Accordingly, the appeal is dismissed for want of appellate jurisdiction at this time. Although it should not be necessary to do so, we add, from abundant caution, that this dismissal involves no intimation on our part with respect to the propriety or impropriety of the determination of the District Court. If defendants feel that the time that has been required for the disposition of this issue compels them to request a further extension of the date for presenting a plan, they should make their application to the District Judge.

. “The Decree
“In determining the manner in which the Negro children residing within the Lincoln district are to be afforded the op-opportunities guaranteed by the Constitution, I will follow the procedure authorized by the Supreme Court in Brown v.
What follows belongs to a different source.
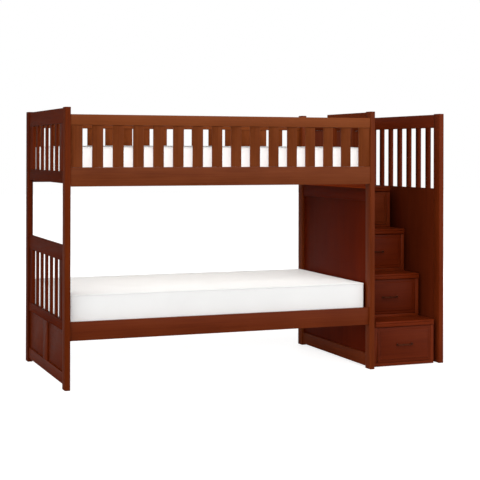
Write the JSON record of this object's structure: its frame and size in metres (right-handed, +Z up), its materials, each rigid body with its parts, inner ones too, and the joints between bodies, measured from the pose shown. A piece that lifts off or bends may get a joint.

Board of Education, 349 U.S. 294 [75 S.Ct. 753, 99 L.Ed. 1083] (1955), and utilized by many district courts in implementing the Brown principles. Thus, I deem it unnecessary at this time to determine the extent to which each of the items of relief requested by plaintiffs
will be afforded. Instead, the Board is hereby ordered to present to this Court, on or before April 14, 1961, a plan for desegregation in accordance with this Opinion, said desegregation to begin no later than the start of the 1961-62 school year. This court will retain jurisdiction of this action until such plan has been presented, approved by the court, and then implemented.
“The foregoing Opinion will constitute the court’s findings of fact and conclusions of law.”

. For clarity we note what ought be obvious, namely, that the Board’s submission of a plan of desegregation implies no acceptance of the District Judge’s determinations of fact and law and no waiver of a right to appeal — any more than does the action of a losing party in any suit, either at the request of the court or of his own volition, in submitting a form of judgment conforming with findings and conclusions from which he dissents.

. Later cases involving the Little Rock situation, Thomason v. Cooper, 8 Cir., 1958, 254 F.2d 808; Aaron v. Cooper, 8 Cir., 1958, 257 F.2d 33, affirmed Cooper v. Aaron, 1958, 358 U.S. 1, 78 *605S.Ct. 1401, 3 L.Ed.2d 5; Aaron v. Cooper, 8 Cir., 1958, 261 F.2d 97, concerned attempts to frustrate or delay effectuation of the plan previously approved.

. The Court of Appeals noted in the Evans opinion, 256 F.2d at page 691, that in one of the seven cases the District Court had earlier made an order directing the submission of a plan from which “an appeal * * * was taken to this court hut was not prosecuted and accordingly the record was returned to the court below.” The later appeal, Evans v. Ennis, 3 Cir., 1960, 281 F.2d 385, was from a final order approving a plan which plaintiffs deemed inadequate.